Professional coaching used to occupy a specific and narrow lane inside organizations. It was reserved for executives navigating transitions, high-potentials being groomed for the next level, or occasionally for leaders whose behavior had become a problem worth investing in to fix. It was expensive, episodic, and largely invisible to the broader workforce — something that happened behind closed doors at the top of the organization and was not discussed openly.

That model is breaking down. Coaching is moving down the organizational hierarchy with enough momentum that learning and development functions are redesigning their entire approach around it — and the organizations making this shift are finding that the return on democratized coaching is considerably higher than the return on the exclusive version they were running before.

What Changed and Why It Matters Now

Several things converged to push coaching from executive suite to broader workforce investment. The nature of work has shifted in ways that make the traditional training model — content delivery, knowledge transfer, skill demonstration — insufficient for a significant portion of what employees actually need to develop.

Technical skills can still be trained in conventional ways. But the capabilities that are driving performance differences between individuals and teams right now — adaptive thinking, self-awareness, the ability to navigate ambiguity, communication under pressure — develop through reflection and guided challenge rather than instruction. Coaching is the development modality designed for exactly that kind of growth, which is why organizations serious about building those capabilities are reaching for it rather than adding another workshop to the calendar.

Remote and hybrid work has also changed the development equation.
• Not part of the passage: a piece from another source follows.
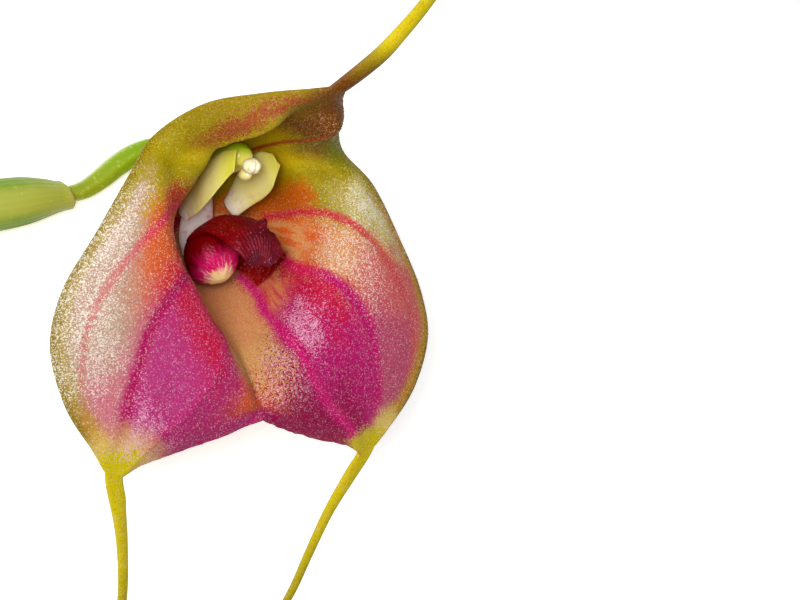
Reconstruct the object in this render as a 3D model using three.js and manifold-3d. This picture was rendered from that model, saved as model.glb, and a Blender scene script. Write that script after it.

The informal coaching that used to happen naturally — a manager observing someone handle a difficult situation and offering immediate feedback, a senior colleague pulling a junior one aside after a meeting — happens far less reliably when teams are distributed. Formalizing coaching is partly a response to the loss of that organic developmental infrastructure.

What Democratized Coaching Actually Looks Like

The version of coaching being built into broader workforce development is not identical to executive coaching, nor should it be. It is being adapted in form and delivery to be accessible, scalable, and connected to the actual work challenges employees are navigating.

Internal coaching programs — where trained coaches from inside the organization work with employees across functions and levels — are gaining traction as a cost-effective model that also builds coaching capability inside the organization rather than purchasing it entirely from the outside. The investment in training internal coaches produces a compounding return: the coaches develop, the people they work with develop, and a coaching culture begins to embed itself in how the organization operates.

Group coaching and team coaching formats are extending reach further — applying coaching methodology to collective challenges rather than individual ones, which produces both individual development and improved team dynamics simultaneously.

The Manager as Coach Shift That Is Actually Happening

Embedded inside the broader coaching movement is a specific expectation shift around the manager role that is reshaping how organizations think about people leadership.

The manager who primarily directs — assigning work, checking completion, evaluating output — is being asked to develop a complementary capability: the ability to ask the questions that help people think more clearly, identify their own solutions, and build capability through the work rather than just completing it. This is not a replacement for direction. It is an addition to it, and it requires a genuinely different skill set that most managers have never been developed on.

Organizations investing seriously in this shift are not sending managers to a coaching skills workshop and considering it done. They are building ongoing practice structures — peer coaching cohorts, supervised coaching conversations, reflection frameworks embedded in regular one-on-ones — that develop the capability through use rather than through a single learning event. The organizations getting this right are building something that outlasts any individual program: a management culture where development is something that happens continuously, in the work, rather than something that gets scheduled around it.